As a teenager, Mickey left Los Angeles to go be a boxer, training back in New York. He fought all across the United States in the the early 1930s and picked up the name "Gangster Mickey Cohen."

Cohen turned in his prize fighting gloves and went to Chicago where his fights were less likely to be in the papers. He ran one of Al Capone's gambling operations associated with the Chicago Outfit. After a short time in prison in Chicago, and conflict with some Chicago gamblers, he moved to Cleveland temporarily before returning to Los Angeles, at the direction of Louis Rothkopf, an associate for Bugsy Seigel.

In addition to being the muscle for Bugsy, Mickey Cohen also set up the sports books at the Flamingo Hotel in Las Vegas, Nevada as well as setting up the Las Vegas race wire.

When Bugsy died in 1947, Mickey Cohen still remained a big part of the mafia scene in the West, with connections to Jack Dragna and other mafia members. He hired his own body guard, the playboy Johnny Stompanato (until Stompanato was killed by his girl friend and actress Lana Turner's daughter, Cheryl Crane).

In 1950 and 1951 Senator Estes Kefauver headed the United States Senate Special Committee to Investigate Crime in Interstate Commerce. This caused him to convicted of tax evasion with four years in prison, but upon release was more popular than ever. He even appeared in a Mike Wallace TV interview in May of 1957. Time magazine also covered a meeting Mickey Cohen had with evangelist Billy Graham.

In 1961, Cohen was again convicted of tax evasion, and this time sent to Alcatraz where he was attacked by another inmate with a lead pipe that caused him to become partially paralyzed.

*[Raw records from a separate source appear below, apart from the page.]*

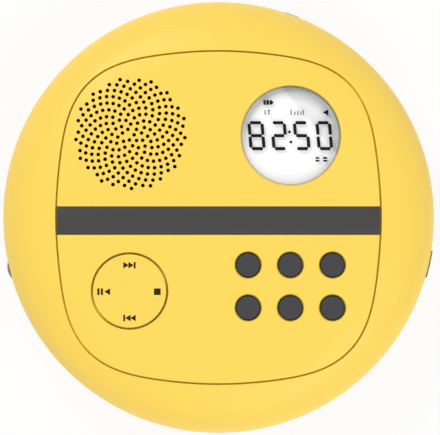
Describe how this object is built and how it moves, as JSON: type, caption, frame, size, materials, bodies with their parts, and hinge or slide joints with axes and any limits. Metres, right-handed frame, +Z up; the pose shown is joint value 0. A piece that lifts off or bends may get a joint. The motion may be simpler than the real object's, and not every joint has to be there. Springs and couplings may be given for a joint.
{
  "type": "portable disc player",
  "caption": "Round portable disc player with a hinged lid, speaker, round display, rocking pad, push keys and a geared disc drive under a shallow well.",
  "frame": {"origin": "centre of the bounding box at the height of the surface that the feet stand on", "axes": "+Z up through the lid, +Y to the hinged side of the lid, -Y to the side that faces the user, +X to the user's right"},
  "size_m": [0.1674, 0.1674, 0.0425],
  "materials": {
    "yellow_shell": "warm yellow moulded plastic, fine satin grain",
    "dark_plastic": "dark moulded plastic, matt",
    "grey_plastic": "charcoal moulded plastic, satin",
    "clear_window": "clear polished window",
    "display_white": "white display panel",
    "plated_steel": "plated pressed steel",
    "cast_alloy": "cast light alloy",
    "rubber": "black moulded rubber",
    "board_green": "green lacquered circuit board",
    "gear_nylon": "natural white nylon",
    "cone_paper": "black pressed paper",
    "cell_wrap": "blue shrink film",
    "lens_glass": "coated lens glass"
  },
  "bodies": {
    "base": {"lower_shell": "yellow_shell", "upper_ring": "yellow_shell", "well_deck": "dark_plastic", "volume_pot": "grey_plastic", "headphone_jack": "grey_plastic", "main_board": "board_green", "chassis_plate": "plated_steel", "spindle_motor": "plated_steel", "feed_motor": "plated_steel", "guide_rod_left": "plated_steel", "guide_rod_right": "plated_steel", "hinge_pin_left": "plated_steel", "hinge_pin_right": "plated_steel", "battery_cell": "cell_wrap", "power_socket": "plated_steel", "foot_1": "rubber", "case_screw_1": "plated_steel", "foot_2": "rubber", "case_screw_2": "plated_steel", "foot_3": "rubber", "case_screw_3": "plated_steel", "foot_4": "rubber", "case_screw_4": "plated_steel", "damper_1": "rubber", "damper_2": "rubber", "damper_3": "rubber"},
    "spindle": {"turntable_hub": "grey_plastic"},
    "sled": {"pickup_sled": "cast_alloy", "pickup_lens": "lens_glass"},
    "feed_gear": {"step_gear": "gear_nylon"},
    "feed_pinion_body": {"feed_pinion": "gear_nylon"},
    "volume": {"volume_wheel": "grey_plastic"},
    "release": {"release_button": "grey_plastic"},
    "lid": {"lid_shell": "yellow_shell", "lid_cover": "dark_plastic", "band_strip": "grey_plastic", "display_lens": "clear_window", "display_panel": "display_white", "display_holder": "grey_plastic", "speaker_frame": "plated_steel", "speaker_cone": "cone_paper", "speaker_magnet": "plated_steel", "key_board": "board_green", "key_mat": "rubber", "lid_screw_1": "plated_steel", "lid_screw_2": "plated_steel", "lid_screw_3": "plated_steel", "lid_screw_4": "plated_steel"},
    "pad_rocker": {"pad_pillar": "rubber"},
    "pad": {"control_pad": "yellow_shell"},
    "key_1": {"button_1": "grey_plastic"},
    "key_2": {"button_2": "grey_plastic"},
    "key_3": {"button_3": "grey_plastic"},
    "key_4": {"button_4": "grey_plastic"},
    "key_5": {"button_5": "grey_plastic"},
    "key_6": {"button_6": "grey_plastic"}
  },
  "joints": [
    {"name": "lid_hinge", "type": "hinge", "parent": "base", "child": "lid", "pos_m": [0, 0.0709, 0.03385], "axis": [-1, 0, 0], "range_deg": [0, 75]},
    {"name": "key_1_press", "type": "slide", "parent": "lid", "child": "key_1", "axis": [0, 0, -1], "range_m": [0, 0.0008], "stiffness_N_per_m": 1500, "springref_m": -0.0003},
    {"name": "key_2_press", "type": "slide", "parent": "lid", "child": "key_2", "axis": [0, 0, -1], "range_m": [0, 0.0008], "stiffness_N_per_m": 1500, "springref_m": -0.0003},
    {"name": "key_3_press", "type": "slide", "parent": "lid", "child": "key_3", "axis": [0, 0, -1], "range_m": [0, 0.0008], "stiffness_N_per_m": 1500, "springref_m": -0.0003},
    {"name": "key_4_press", "type": "slide", "parent": "lid", "child": "key_4", "axis": [0, 0, -1], "range_m": [0, 0.0008], "stiffness_N_per_m": 1500, "springref_m": -0.0003},
    {"name": "key_5_press", "type": "slide", "parent": "lid", "child": "key_5", "axis": [0, 0, -1], "range_m": [0, 0.0008], "stiffness_N_per_m": 1500, "springref_m": -0.0003},
    {"name": "key_6_press", "type": "slide", "parent": "lid", "child": "key_6", "axis": [0, 0, -1], "range_m": [0, 0.0008], "stiffness_N_per_m": 1500, "springref_m": -0.0003},
    {"name": "pad_tilt_x", "type": "hinge", "parent": "lid", "child": "pad_rocker", "pos_m": [-0.0345, -0.0285, 0.0349], "axis": [1, 0, 0], "range_deg": [-3, 3], "stiffness_Nm_per_rad": 0.25},
    {"name": "pad_tilt_y", "type": "hinge", "parent": "pad_rocker", "child": "pad", "pos_m": [-0.0345, -0.0285, 0.0349], "axis": [0, 1, 0], "range_deg": [-3, 3], "stiffness_Nm_per_rad": 0.25},
    {"name": "spindle_turn", "type": "hinge", "parent": "base", "child": "spindle", "pos_m": [0, 0, 0.0233], "axis": [0, 0, 1], "continuous": true},
    {"name": "sled_slide", "type": "slide", "parent": "base", "child": "sled", "axis": [0, -1, 0], "range_m": [0, 0.033]},
    {"name": "step_gear_turn", "type": "hinge", "parent": "base", "child": "feed_gear", "pos_m": [0.0275, -0.034, 0.0146], "axis": [0, 0, 1], "range_deg": [0, 631]},
    {"name": "feed_pinion_turn", "type": "hinge", "parent": "base", "child": "feed_pinion_body", "pos_m": [0.03375, -0.02318, 0.0146], "axis": [0, 0, 1], "range_deg": [-2522, 0]},
    {"name": "volume_turn", "type": "hinge", "parent": "base", "child": "volume", "pos_m": [-0.07513, -0.01901, 0.0206], "axis": [0, 0, 1], "range_deg": [-135, 135]},
    {"name": "release_slide", "type": "slide", "parent": "base", "child": "release", "axis": [-1, 0, 0], "range_m": [0, 0.002], "stiffness_N_per_m": 400, "springref_m": -0.002}
  ],
  "couplings": [
    {"joint": "step_gear_turn", "follows": "sled_slide", "rad_per_m": 333.33},
    {"joint": "feed_pinion_turn", "follows": "sled_slide", "rad_per_m": -1333.3}
  ]
}
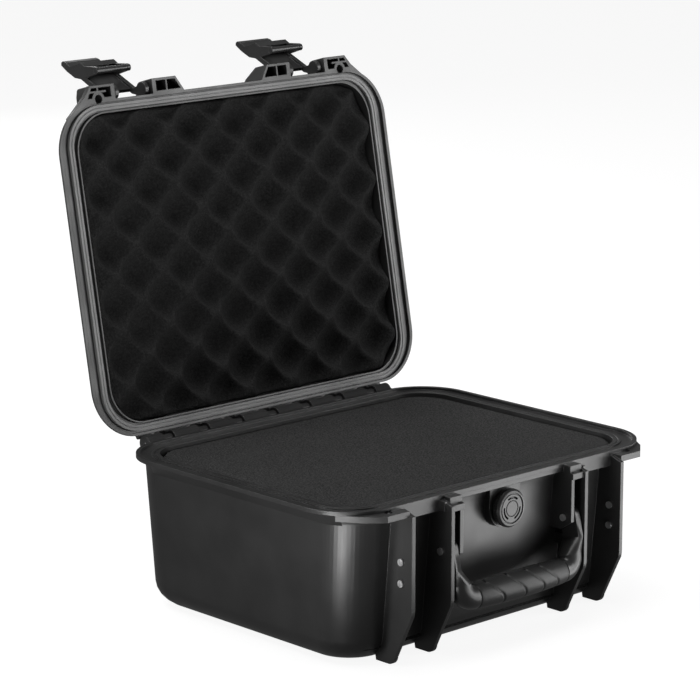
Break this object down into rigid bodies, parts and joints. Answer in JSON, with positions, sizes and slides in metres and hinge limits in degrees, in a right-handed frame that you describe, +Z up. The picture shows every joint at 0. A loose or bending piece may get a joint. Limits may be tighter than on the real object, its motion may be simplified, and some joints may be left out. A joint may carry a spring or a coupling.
{
  "type": "hard equipment case",
  "caption": "Rigid plastic equipment case with a hinged lid standing open, over-centre latches, a bail carrying handle, a pressure valve and foam in both halves.",
  "frame": {"origin": "middle of the underside, at the height of the tub's bottom", "axes": "+Z up, +X to the case's right as seen from the front, -Y towards the front with the handle and latches"},
  "size_m": [0.3402, 0.4076, 0.4028],
  "materials": {
    "shell": "moulded satin",
    "latch": "smooth moulded",
    "handle": "smooth moulded",
    "grip": "soft matt rubber",
    "gasket": "smooth rubber",
    "foam": "open-cell polyurethane foam",
    "pins": "drawn steel wire",
    "membrane": "breathable film"
  },
  "bodies": {
    "base": {"base_shell": "shell", "base_foam": "foam", "base_foam_pad": "foam", "hinge_pin": "pins", "rib_pins": "pins", "handle_pin_left": "pins", "handle_pin_right": "pins", "valve_body": "shell", "valve_oring": "gasket", "valve_nut": "latch", "valve_membrane": "membrane"},
    "lid": {"lid_shell": "shell", "lid_gasket": "gasket", "lid_foam": "foam", "latch_pin_left": "pins", "latch_pin_right": "pins"},
    "latch_left": {"latch_lever_left": "latch", "latch_bar_left": "latch"},
    "latch_right": {"latch_lever_right": "latch", "latch_bar_right": "latch"},
    "handle": {"handle_frame": "handle", "handle_grip": "grip"},
    "valve": {"valve_knob": "latch"}
  },
  "joints": [
    {"name": "lid_hinge", "type": "hinge", "parent": "base", "child": "lid", "pos_m": [0, 0.1365, 0.1192], "axis": [1, 0, 0], "range_deg": [0, 100.7]},
    {"name": "latch_left_hinge", "type": "hinge", "parent": "lid", "child": "latch_left", "pos_m": [-0.0907, 0.19739, 0.38329], "axis": [1, 0, 0], "range_deg": [0, 151]},
    {"name": "latch_right_hinge", "type": "hinge", "parent": "lid", "child": "latch_right", "pos_m": [0.0907, 0.19739, 0.38329], "axis": [1, 0, 0], "range_deg": [0, 151]},
    {"name": "handle_hinge", "type": "hinge", "parent": "base", "child": "handle", "pos_m": [0, -0.13, 0.0795], "axis": [-1, 0, 0], "range_deg": [0, 110]},
    {"name": "valve_turn", "type": "hinge", "parent": "base", "child": "valve", "pos_m": [0, -0.128, 0.098], "axis": [0, 1, 0], "range_deg": [0, 180]}
  ]
}
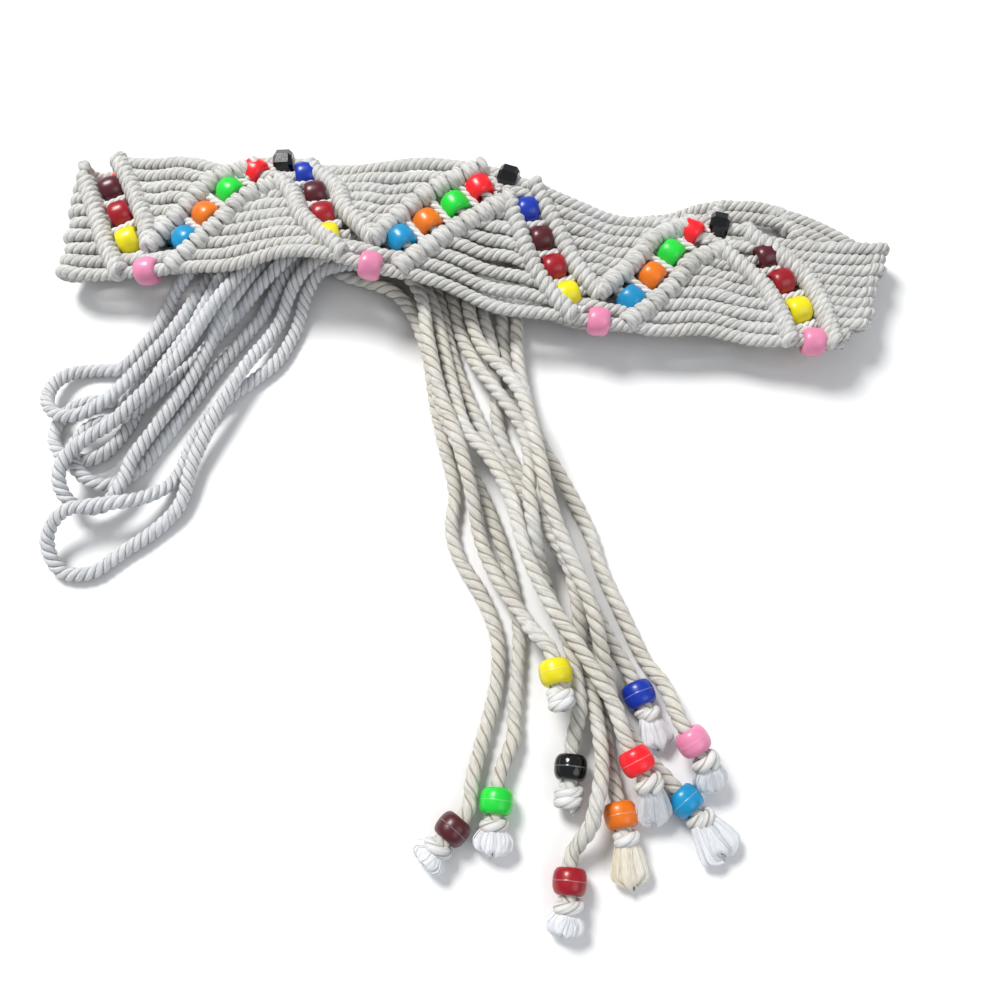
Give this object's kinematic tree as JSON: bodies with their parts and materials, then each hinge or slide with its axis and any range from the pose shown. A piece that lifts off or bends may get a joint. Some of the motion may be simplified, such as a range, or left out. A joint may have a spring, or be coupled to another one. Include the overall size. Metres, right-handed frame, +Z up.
{
  "type": "beaded belt",
  "caption": "Knotted cord belt with zigzag rows of pony beads, a beaded fringe at one end and cord loops at the other, lying flat as a flattened ring.",
  "frame": {"origin": "on the surface that the belt lies on, under the middle of the band's footprint, free cords left out", "axes": "+X along the band's front layer from the left fold to the right fold, +Y across the band away from the fringe, +Z up out of the surface"},
  "size_m": [0.2692, 0.2432, 0.0296],
  "materials": {
    "cotton_cord": "matt off-white twisted cotton cord",
    "bead_pink": "glossy opaque pink plastic",
    "bead_sky": "glossy opaque sky plastic",
    "bead_orange": "glossy opaque orange plastic",
    "bead_green": "glossy opaque green plastic",
    "bead_coral": "glossy opaque coral plastic",
    "bead_black": "glossy opaque black plastic",
    "bead_blue": "glossy opaque blue plastic",
    "bead_maroon": "glossy opaque maroon plastic",
    "bead_red": "glossy opaque red plastic",
    "bead_yellow": "glossy opaque yellow plastic"
  },
  "bodies": {
    "root": {"bead_01_maroon": "bead_maroon", "bead_02_red": "bead_red", "bead_03_yellow": "bead_yellow", "bead_04_pink": "bead_pink", "bead_05_sky": "bead_sky", "bead_06_orange": "bead_orange", "bead_07_green": "bead_green", "bead_08_coral": "bead_coral", "bead_09_black": "bead_black", "bead_10_blue": "bead_blue", "bead_11_maroon": "bead_maroon", "bead_12_red": "bead_red", "bead_13_yellow": "bead_yellow", "bead_14_pink": "bead_pink", "bead_15_sky": "bead_sky", "bead_16_orange": "bead_orange", "bead_17_green": "bead_green", "bead_18_coral": "bead_coral", "bead_19_black": "bead_black", "bead_20_blue": "bead_blue", "bead_21_maroon": "bead_maroon", "bead_22_red": "bead_red", "bead_23_yellow": "bead_yellow", "bead_24_pink": "bead_pink", "bead_25_sky": "bead_sky", "bead_26_orange": "bead_orange", "bead_27_green": "bead_green", "bead_28_coral": "bead_coral", "bead_29_black": "bead_black", "bead_30_maroon": "bead_maroon", "bead_31_red": "bead_red", "bead_32_yellow": "bead_yellow", "bead_33_pink": "bead_pink", "fringe_bead_black": "bead_black", "fringe_bead_blue": "bead_blue", "fringe_bead_coral": "bead_coral", "fringe_bead_green": "bead_green", "fringe_bead_maroon": "bead_maroon", "fringe_bead_orange": "bead_orange", "fringe_bead_pink": "bead_pink", "fringe_bead_red": "bead_red", "fringe_bead_sky": "bead_sky", "fringe_bead_yellow": "bead_yellow", "fringe_cord_black": "cotton_cord", "fringe_cord_blue": "cotton_cord", "fringe_cord_coral": "cotton_cord", "fringe_cord_green": "cotton_cord", "fringe_cord_maroon": "cotton_cord", "fringe_cord_orange": "cotton_cord", "fringe_cord_pink": "cotton_cord", "fringe_cord_red": "cotton_cord", "fringe_cord_sky": "cotton_cord", "fringe_cord_yellow": "cotton_cord", "loop_1": "cotton_cord", "loop_2": "cotton_cord", "loop_3": "cotton_cord", "loop_4": "cotton_cord", "loop_5": "cotton_cord", "macrame_band": "cotton_cord"}
  },
  "joints": []
}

In 1972 Cohen was released from prison. Mickey Cohen died in his sleep July 29, 1976.

The Gangster Squad

The film according to Patrick Goldstein for the LA Times Blog describes the film saying: "The $70-plus million movie, filming here at such iconic locations as Griffith Park Observatory, City Hall and Olivera Street, is something of a throwback. In today’s Hollywood, studios are focused on global conquest, churning out a stream of superhero fantasy films, nearly all scrubbed clean of any specific references to American culture. So “The Gangster Squad” is something of a commercial gamble. It's a hero story, but one where the heroes, a bunch of hardball-playing 1940s cops, bend all the rules, acting a lot like gangsters to oust the worst gangster of them all."

In addition to Sean Penn as Mickey Cohen the film also features Ryan Gosling (Sgt. Jerry Wooters), Emma Stone (Grace Faraday), Nick Nolte (Bill Parker), Giovanni Ribisi (Conway Keeler), Josh Brolin (John O'Mara), Anthony Mackie (Coleman Harris) and Michael Peña (Navidad Ramirez).

Harvey Keitel was nominated for an Oscar for portraying Mickey Cohan in the 1991 film Bugsy. Will Sean Penn follow suit and receive his sixth Oscar nomination, and potentially his third win for portraying this Real (Reel) Person?